DCT仕様のパワーユニット全長はマニュアルミッション仕様と同じ
静粛性の向上と4種類のシフトスケジュール
DCTの利点はスムーズな変速とダイレクトな駆動フィールですが、SC79用として開発した第三世代はそのふたつの要素に加えて、フラッグシップのグランドツアラーにふさわしい、上質なフィーリングを徹底的に追求しています。
第三世代のDCTは2種のダンパーラバーを追加
シフトフォークを保持する2本のフォークシャフトの左右端面と、変速時にギアを切り替えるマスアームダンパーとストッパーピンの接面には、打音を低減するためのダンパーラバーを追加し、クラッチセンターには、ドグクラッチの勘合音を低減するスプリング式のダンパーを設置しました。
ドグクラッチの勘合音を低減するスプリングダンパー
また、第二世代以前のDCTのシフトスケジュールが2種類だったのに対して、第三世代はエンジン特性・トルクコントロール・サスペンション・ブレーキのアジャスト機能と調和を図る形で、ツアー/スポーツ/エコノ/レインの4種類を準備しました。そしてSC79は電子制御式のスロットルバイワイヤを導入しているので、より緻密な変速時のスロットルバルブ開度制御が可能になり、第一/第二世代を上回るスムーズな変速とダイレクトな加速を実現しています。

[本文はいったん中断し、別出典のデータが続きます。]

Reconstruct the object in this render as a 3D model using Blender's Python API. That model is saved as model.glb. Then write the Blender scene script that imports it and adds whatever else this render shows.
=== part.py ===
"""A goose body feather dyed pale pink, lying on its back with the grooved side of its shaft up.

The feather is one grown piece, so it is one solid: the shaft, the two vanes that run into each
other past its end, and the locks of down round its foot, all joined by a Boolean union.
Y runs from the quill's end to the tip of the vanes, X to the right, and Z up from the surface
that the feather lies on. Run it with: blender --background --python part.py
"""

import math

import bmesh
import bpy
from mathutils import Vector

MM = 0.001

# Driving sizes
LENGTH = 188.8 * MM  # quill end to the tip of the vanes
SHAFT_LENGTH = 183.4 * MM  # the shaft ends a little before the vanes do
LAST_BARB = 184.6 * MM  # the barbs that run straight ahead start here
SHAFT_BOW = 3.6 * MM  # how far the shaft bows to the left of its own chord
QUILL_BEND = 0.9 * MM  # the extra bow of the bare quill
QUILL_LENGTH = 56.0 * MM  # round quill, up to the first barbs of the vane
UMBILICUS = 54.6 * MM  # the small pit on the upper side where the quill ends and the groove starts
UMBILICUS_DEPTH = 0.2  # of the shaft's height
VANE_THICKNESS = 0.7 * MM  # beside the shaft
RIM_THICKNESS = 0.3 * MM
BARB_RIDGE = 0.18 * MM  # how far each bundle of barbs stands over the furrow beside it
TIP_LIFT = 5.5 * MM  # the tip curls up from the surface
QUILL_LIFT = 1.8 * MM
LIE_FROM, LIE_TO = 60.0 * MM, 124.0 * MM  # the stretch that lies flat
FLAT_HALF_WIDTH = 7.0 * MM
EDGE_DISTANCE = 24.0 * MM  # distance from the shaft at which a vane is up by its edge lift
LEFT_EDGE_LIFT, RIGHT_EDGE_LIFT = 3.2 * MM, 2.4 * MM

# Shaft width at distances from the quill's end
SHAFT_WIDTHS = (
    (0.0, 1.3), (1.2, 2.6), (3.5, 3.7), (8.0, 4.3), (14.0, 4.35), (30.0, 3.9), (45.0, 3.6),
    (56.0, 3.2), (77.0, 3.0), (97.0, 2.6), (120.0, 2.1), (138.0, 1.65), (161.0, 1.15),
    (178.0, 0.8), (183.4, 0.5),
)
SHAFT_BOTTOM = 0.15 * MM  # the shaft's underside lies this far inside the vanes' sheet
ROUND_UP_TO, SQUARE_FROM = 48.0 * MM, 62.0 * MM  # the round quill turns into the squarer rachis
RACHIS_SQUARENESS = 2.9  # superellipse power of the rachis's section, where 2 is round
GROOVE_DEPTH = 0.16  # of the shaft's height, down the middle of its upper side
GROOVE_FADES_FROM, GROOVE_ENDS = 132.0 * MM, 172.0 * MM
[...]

スロットルバイワイヤの導入にともないSC79は4種のライディングモードを準備
2010年から導入を開始したDCTは、年を経るごとに世界中で支持層が広がり、選択可能なモデルの場合、今ではDCTを選択するライダーが多数派になりました。
その事実は、創業のころからギアチェンジとクラッチ操作の自動化に注力してきたHonda、ひいては「多くの人に喜ばれるものを作りたい」と、誰よりもオートマチック機構に熱心だった、創業者の本田宗一郎が描いた夢の結実であるとともに、モーターサイクルならではの操る楽しさの進化でもあります。